About 3 weeks into my EPF, my ex-boyfriend came to CC Int. I saw him in the courtyard talking to two of my recruiters. They came over to me and told me they were recruiting my boyfriend and needed my help. I agreed. When I walked over to join them, they were all saying that if he joined, he and I would be able to live together, and all that. It was ALL about me. I knew he wasn’t a strong Scientologist, hadn’t been on course or auditing lines for years and he didn’t talk very highly of it. I pulled my recruiters aside and told them I was very concerned that he was just joining to be with me, and that would not be fair to him, and they can’t use me to get him to give his life away. They told me they knew right now he was just doing it for me, but that he would change his mind soon enough once he started and find other reasons it was right to join. I felt terrible about this, but sure enough he was routed onto the EPF the next day when he was 19.

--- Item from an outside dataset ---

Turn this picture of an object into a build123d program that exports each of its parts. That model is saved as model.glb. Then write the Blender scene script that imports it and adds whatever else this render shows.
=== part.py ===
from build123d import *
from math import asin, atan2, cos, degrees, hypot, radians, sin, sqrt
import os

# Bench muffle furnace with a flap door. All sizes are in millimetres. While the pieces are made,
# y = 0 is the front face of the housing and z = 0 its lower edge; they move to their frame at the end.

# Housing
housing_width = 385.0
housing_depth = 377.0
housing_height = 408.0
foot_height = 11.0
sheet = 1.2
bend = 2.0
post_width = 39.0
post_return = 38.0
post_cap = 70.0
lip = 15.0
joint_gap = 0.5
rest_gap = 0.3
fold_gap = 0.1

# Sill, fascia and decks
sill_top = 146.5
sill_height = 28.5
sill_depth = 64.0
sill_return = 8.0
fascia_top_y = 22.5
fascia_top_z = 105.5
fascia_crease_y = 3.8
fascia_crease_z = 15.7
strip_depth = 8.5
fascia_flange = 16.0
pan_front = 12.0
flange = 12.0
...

It was all very awful and strange. We weren’t used to a relationship under such stress, and we were told no relationships were allowed on the EPF, so we had to wait to graduate to “mock that up again”. We finally graduated around the same time, and I was posted in Division 6 at CC Int, and he was apprenticing in the President’s Office. During post (work) time, he would come and see me; he was pretty obsessed, and at this point it was a bit distracting.

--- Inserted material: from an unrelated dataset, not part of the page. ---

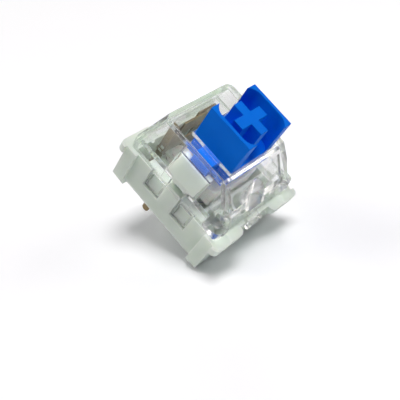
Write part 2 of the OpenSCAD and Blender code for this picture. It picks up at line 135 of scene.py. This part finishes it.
# The walls are milky, and their edges are painted whiter: a painted highlight along every edge.
painted_edge_highlight = spread(tree, flatness(tree, edge), 1, 0, start=0.75, end=0.98)
tint = blend(tree, painted_edge_highlight, tint, rgb("#FDFFFC"))
skin = add(tree, "BsdfPrincipled", {
    "Base Color": tint, "Roughness": spread(tree, grain, 0.30, 0.44),
    "Normal": relief_of(tree, grain, depth=0.01 * MM, strength=0.25, over=edge),
    "IOR": 1.53, "Specular IOR Level": 0.3,
    "Subsurface Weight": 0.8, "Subsurface Scale": 1.5 * MM, "Subsurface Radius": (1.0, 1.0, 0.85)})
add(tree, "OutputMaterial", {"Surface": skin.outputs["BSDF"]})
nodes["bottom_housing"].material_slots[0].material = milky_nylon


# ---- Upper housing ----
# The cover, moulded in clear polycarbonate with polished faces. It lets the contacts, the guides
# and the light tube show, and its latch legs snap over catches on the lower housing.

clear_polycarbonate, tree = finish_of("polished_clear_polycarbonate")
flow = noise_of(tree, 1.8 * MM)
edge = rounded(tree, 0.1 * MM, samples=12)
# The flat faces are clear, and the edges are painted white: a painted highlight along every edge
# in place of the glints that edges catch.
clear = spread(tree, flatness(tree, edge), 0, 1, start=0.74, end=0.90)
glass = add(tree, "BsdfPrincipled", {
    "Base Color": rgb("#FFFFFF"), "Transmission Weight": clear,
    "Roughness": spread(tree, flow, 0, 0.02),
    "Normal": relief_of(tree, flow, depth=0.02 * MM, strength=0.03, over=edge),
    "IOR": 1.58, "Specular IOR Level": 0.2})
# Lamp light goes straight through the cover, and so does a tenth of the rays that look into it.
passing = add(tree, "BsdfTransparent", {"Color": rgb("#F4F6F6")})
to_lamp = add(tree, "LightPath").outputs["Is Shadow Ray"]
straight = add(tree, "Math", {0: to_lamp, 1: 0.1}, operation="MAXIMUM").outputs[0]
cover = mix(tree, straight, glass.outputs["BSDF"], passing.outputs["BSDF"])
add(tree, "OutputMaterial", {"Surface": cover})
nodes["top_housing"].material_slots[0].material = clear_polycarbonate


# ---- Slider ----
# The part that the keycap presses on: blue acetal, moulded with a satin face. Its open box shields
# the cross from dust, and its pole runs in the lower housing's bore.

blue_acetal, tree = finish_of("satin_blue_acetal")
grain = noise_of(tree, 0.1 * MM)
tint = blend(tree, noise_of(tree, 3 * MM), rgb("#007CF8"), rgb("#0070EC"))
edge = rounded(tree, 0.12 * MM)
skin = add(tree, "BsdfPrincipled", {
    "Base Color": tint, "Roughness": spread(tree, grain, 0.34, 0.48),
    "Normal": relief_of(tree, grain, depth=0.008 * MM, strength=0.25, over=edge),
    "IOR": 1.48, "Specular IOR Level": 0.05})
add(tree, "OutputMaterial", {"Surface": skin.outputs["BSDF"]})
nodes["stem"].material_slots[0].material = blue_acetal


# ---- Click sleeve ----
# The loose collar whose ramps work the sprung contact: natural white acetal, moulded and slightly
# waxy. It is trapped between the slider's arms and drops a millimetre with a click.

white_acetal, tree = finish_of("natural_white_acetal")
grain = noise_of(tree, 0.12 * MM)
tint = blend(tree, grain, rgb("#F1F1EA"), rgb("#E8E8E0"))
skin = add(tree, "BsdfPrincipled", {
    "Base Color": tint, "Roughness": spread(tree, grain, 0.32, 0.45), "IOR": 1.48,
    "Subsurface Weight": 0.3, "Subsurface Scale": 0.6 * MM})
add(tree, "OutputMaterial", {"Surface": skin.outputs["BSDF"]})
nodes["click_sleeve"].material_slots[0].material = white_acetal


# ---- Contacts ----
# Two blades stamped from phosphor bronze strip, each with a pin for the board. The strip's rolling
# lines run up and down the blades. A short gold alloy bar is welded across each where they touch.

bronze_sheet, tree = finish_of("rolled_bronze_strip")
place = add(tree, "TexCoord").outputs["Object"]
# Twelve times as fine across the blades as along them.
drawn_out = add(tree, "Mapping", {"Vector": place, "Scale": (12, 12, 1)}).outputs["Vector"]
noise = add(tree, "TexNoise", {"Vector": drawn_out, "Scale": 1 / (1.2 * MM), "Detail": 3.0})
lines = noise.outputs["Fac"]
tint = blend(tree, lines, rgb("#8C7B5C"), rgb("#78694C"))
skin = add(tree, "BsdfPrincipled", {
    "Base Color": tint, "Roughness": spread(tree, lines, 0.28, 0.34),
    "Normal": relief_of(tree, lines, depth=0.002 * MM, strength=0.2), "Metallic": 1.0})
add(tree, "OutputMaterial", {"Surface": skin.outputs["BSDF"]})
for name in ("fixed_contact", "moving_contact"):
    nodes[name].material_slots[0].material = bronze_sheet

gold_alloy, tree = finish_of("drawn_gold_alloy")
satin = spread(tree, noise_of(tree, 0.15 * MM), 0.15, 0.25)
skin = add(tree, "BsdfPrincipled", {
    "Base Color": rgb("#E6C477"), "Roughness": satin, "Metallic": 1.0})
add(tree, "OutputMaterial", {"Surface": skin.outputs["BSDF"]})
for name in ("fixed_contact_bar", "moving_contact_bar"):
    nodes[name].material_slots[0].material = gold_alloy


# ---- Return spring ----
# Round stainless music wire, wound on a mandrel with a closed turn at each end. It stands on the
# lower housing's collar and presses up under the slider.

spring_steel, tree = finish_of("drawn_spring_steel")
satin = spread(tree, noise_of(tree, 0.2 * MM), 0.18, 0.3)
skin = add(tree, "BsdfPrincipled", {
    "Base Color": rgb("#C4C8CC"), "Roughness": satin, "Metallic": 1.0})
add(tree, "OutputMaterial", {"Surface": skin.outputs["BSDF"]})

low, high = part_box("return_spring")
wire_r = 0.13 * MM
coil_r = high.x - wire_r
turns, steps_per_turn = 11, 64
turn = np.linspace(0, turns, steps_per_turn * turns + 1)
# The height climbs by one wire and a little in the first and last turn, and evenly between them.
close = 2.3 * wire_r
rise = high.z - low.z - 2 * wire_r
open_rise = (rise - 2 * close) / (turns - 2)
closed = np.clip(turn, 0, 1) + np.clip(turn - turns + 1, 0, 1)
climb = closed * close + np.clip(turn - 1, 0, turns - 2) * open_rise


def wire(name, path, radius, sides=12):
    """A round tube with flat ends. Around each point of the path its ring is
    radius (cos(a) out + sin(a) across): out points away from Z, square to the path, and across is
    along x out."""
    along = np.gradient(path, axis=0)
    along /= np.linalg.norm(along, axis=1, keepdims=True)
    out = path * (1, 1, 0)
    out -= along * np.sum(out * along, axis=1, keepdims=True)
    out /= np.linalg.norm(out, axis=1, keepdims=True)
    across = np.cross(along, out)
    angle = np.linspace(0, 2 * np.pi, sides, endpoint=False)[None, :, None]
    ring = np.cos(angle) * out[:, None] + np.sin(angle) * across[:, None]
    points = path[:, None] + radius * ring
    i, k = np.meshgrid(np.arange(len(path) - 1), np.arange(sides), indexing="ij")
    n = (k + 1) % sides
    quads = np.stack([i * sides + k, (i + 1) * sides + k, (i + 1) * sides + n, i * sides + n], -1)
    last = (len(path) - 1) * sides
    caps = [list(range(sides)), [last + s for s in reversed(range(sides))]]
    mesh = bpy.data.meshes.new(name)
    mesh.from_pydata(points.reshape(-1, 3).tolist(), [], quads.reshape(-1, 4).tolist() + caps)
    mesh.shade_smooth()
    piece = bpy.data.objects.new(name, mesh)
    bpy.context.scene.collection.objects.link(piece)
    return piece


angle = 2 * np.pi * turn
path = np.stack([coil_r * np.cos(angle), coil_r * np.sin(angle), low.z + wire_r + climb], -1)
spring = wire("wound_return_spring", path, wire_r)
spring.data.materials.append(spring_steel)
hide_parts("return_spring")
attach(spring, "housing")
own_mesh(spring)


# ---- Floor, lamps and camera ----
# The switch lies tipped on the front edge of its base and the tip of its post, on a white table
# under soft studio lamps. The table is a hair's breadth clear of it, and can't be seen from below.

front_edge = Vector((0, -6.275, 0)) * MM
post_tip = Vector((0, -1.6, -3.3)) * MM
table_up = Vector((1, 0, 0)).cross(post_tip - front_edge).normalized()
table_x = Vector((1, 0, 0))
table_y = table_up.cross(table_x)
half = 400 * MM
gap = 0.02 * MM
middle = front_edge - table_up * gap
corners = [middle + half * (u * table_x + v * table_y)
           for u, v in ((-1, -1), (1, -1), (1, 1), (-1, 1))]
mesh = bpy.data.meshes.new("table")
mesh.from_pydata(corners, [], [(0, 1, 2, 3)])
table = bpy.data.objects.new("table", mesh)
bpy.context.scene.collection.objects.link(table)

# The table lights the object as a white table does. Rays from the camera, mirrors and glass see it
# a little brighter, so that it is white. For the camera it turns into plain white further out.
white_table, tree = finish_of("white_table")
plain = add(tree, "BsdfDiffuse", {"Color": rgb("#E8EAEC")})
bright = add(tree, "BsdfDiffuse", {"Color": (1.13, 1.15, 1.21, 1.0)})
white = add(tree, "Emission", {"Color": rgb("#FFFFFF"), "Strength": 1.0})
rays = add(tree, "LightPath").outputs
seen = add(tree, "Math", {0: rays["Is Camera Ray"], 1: rays["Is Glossy Ray"]}, operation="ADD")
seen = add(tree, "Math", {0: seen.outputs[0], 1: rays["Is Transmission Ray"]},
           operation="ADD", use_clamp=True).outputs[0]
top = mix(tree, seen, plain.outputs["BSDF"], bright.outputs["BSDF"])
turns_white, all_white = 60 * MM, 150 * MM
place = add(tree, "TexCoord").outputs["Object"]
reach = add(tree, "VectorMath", {0: place}, operation="LENGTH").outputs["Value"]
beyond = spread(tree, reach, 0, 1, start=turns_white, end=all_white)
beyond = add(tree, "Math", {0: beyond, 1: rays["Is Camera Ray"]}, operation="MULTIPLY").outputs[0]
top = mix(tree, beyond, top, white.outputs["Emission"])
under = add(tree, "BsdfTransparent").outputs["BSDF"]
from_below = add(tree, "NewGeometry").outputs["Backfacing"]
add(tree, "OutputMaterial", {"Surface": mix(tree, from_below, top, under)})
mesh.materials.append(white_table)

# Each kind of ray sees the surroundings at its own strength, and other rays get a dim blue room.
world = bpy.data.worlds.new("white_studio")
bpy.context.scene.world = world
world.use_nodes = True
tree = world.node_tree
tree.nodes.clear()
rays = add(tree, "LightPath").outputs
around = add(tree, "Background", {"Color": rgb("#A8C4FF"), "Strength": 0.03}).outputs["Background"]
for kind, colour, strength in (
        ("Is Glossy Ray", "#E6ECF2", 0.34),
        ("Is Transmission Ray", "#FFFFFF", 0.5),
        ("Is Camera Ray", "#FFFFFF", 1.0)):
    shown = add(tree, "Background", {"Color": rgb(colour), "Strength": strength})
    around = mix(tree, rays[kind], around, shown.outputs["Background"])
add(tree, "OutputWorld", {"Surface": around})

camera_place = Vector((-50.6, -14.0, 61.7)) * MM
camera_aim = Vector((-2.37, -1.68, 3.67)) * MM
camera_roll = math.radians(38.04)
camera = bpy.data.objects.new("camera", bpy.data.cameras.new("camera"))
bpy.context.scene.collection.objects.link(camera)
level = (camera_aim - camera_place).to_track_quat("-Z", "Y").to_matrix()
rolled = level @ Matrix.Rotation(camera_roll, 3, "Z")
camera.matrix_world = Matrix.LocRotScale(camera_place, rolled.to_quaternion(), None)
camera.data.sensor_width = 36
camera.data.lens = 63
camera.data.clip_start = 1 * MM
bpy.context.scene.camera = camera
bpy.context.scene.view_settings.view_transform = "Standard"

# A lamp stands towards its aim, which is given as right, away from the camera and up on the table.
# Its energy is share x pi^2 x distance^2, so that a white surface facing it comes out near that
# share of white.
right = rolled.col[0]
right = (right - table_up * right.dot(table_up)).normalized()
away = table_up.cross(right)
distance = 400 * MM
for name, aim, size, share, colour in (
        ("left_lamp", (-0.85, 0.0, 0.6), 220, 0.27, "#FFF8F0"),
        ("right_lamp", (0.85, 0.2, 0.6), 220, 0.20, "#FFF8F0"),
        ("back_lamp", (0.0, 1.0, 0.6), 200, 0.14, "#FFF8F0"),
        ("top_lamp", (0.12, -0.12, 1.0), 210, 0.66, "#FFFCF8")):
    lamp = bpy.data.lights.new(name, "AREA")
    lamp.shape = "DISK"
    lamp.size = size * MM
    lamp.color = rgb(colour)[:3]
    lamp.energy = share * math.pi ** 2 * distance ** 2
    toward = (aim[0] * right + aim[1] * away + aim[2] * table_up).normalized()
    held = bpy.data.objects.new(name, lamp)
    bpy.context.scene.collection.objects.link(held)
    turned = (-toward).to_track_quat("-Z", "Y")
    held.matrix_world = Matrix.LocRotScale(toward * distance, turned, None)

It was hard enough trying to adjust to being in the Sea Org. I told him I wanted to wait to pursue anything again until I was more stable because I was working really hard and learning so much, and trying to keep up. He wasn’t very happy about this, and sure enough he started getting unstable himself and was becoming a problem.

At this point, I was the assistant to the Pub Off who was over the division of Scientology that included getting new people into Scientology, selling books, and delivering the introductory services of Scientology. I was working hard and trying to get used to the scheduling of securing at midnight and waking up at 8am as I was so used to sleeping in until 11am. I had a lot of responsibilities and juniors all of a sudden, when I had never ran anyone on anything before. It was stressful, but I managed.

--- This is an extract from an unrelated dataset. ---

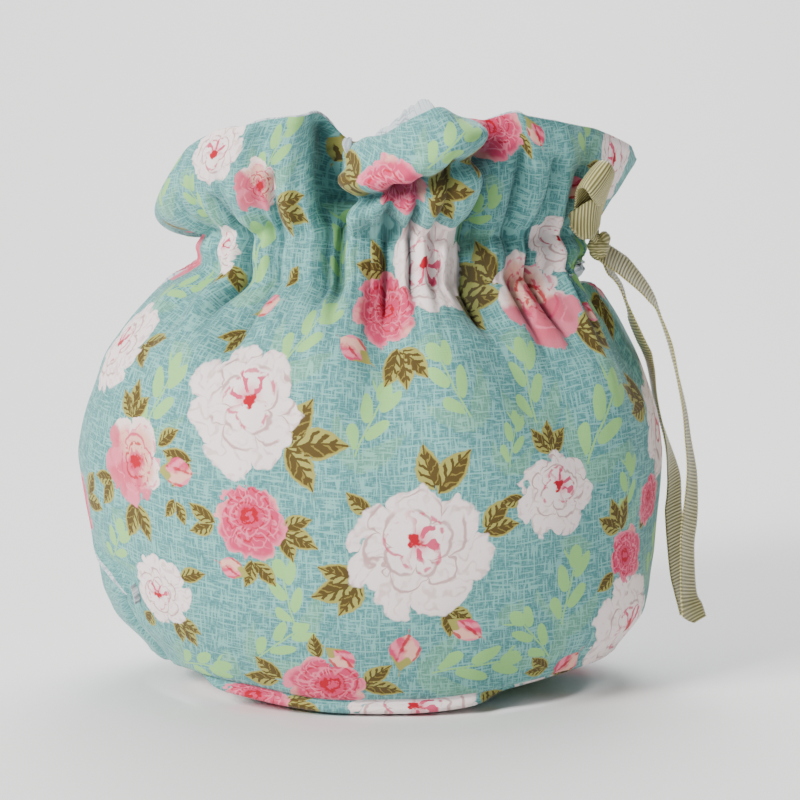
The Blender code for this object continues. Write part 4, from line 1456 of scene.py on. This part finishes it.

My recruiters came to see me one day to try and make me go out with my ex again so that he would be stable. They literally took me off of my work for about 5 hours and stuck me in a room with my ex until I basically agreed. I did love him and wanted to be with him, so if I had to do it now or never, I guess it would be now.

The next thing was the pressure to marry him. He proposed to me a couple days later with a beautiful ring. I told him I wasn’t ready to make another commitment yet. He flipped out and got really pissed off, but I was already under a lot of stress and working hard on the job.

A few days later, I was on course in the morning and I got pulled out and asked if I knew where my boyfriend was. I was asked for information on some of his friends who were not in the Sea Org. I had no idea what was going on. I hadn’t seen him in a couple of days and started to wonder what was happening. The next thing I knew I was eating in the staff cafeteria and he was eating in a corner with a security guard, just the two of them. I knew something was wrong and he was in trouble. That day I got told by my senior that I was going to be going in session. I thought that would be cool.

I went in with an HCO Sec Checker (person who takes confessionals) who asked me a ton of questions all about my boyfriend. Did I commit an overt on him, with him, etc? I was confused but went along with it. A few days later, still nobody had told me what was going on, and I was pulled into the Security office. They asked me if my boyfriend had ever harassed me. I said no. They asked me about an incident in my sec check (confessional) where I had said that he got really pissed because I did not agree to marry him, and I said that was true.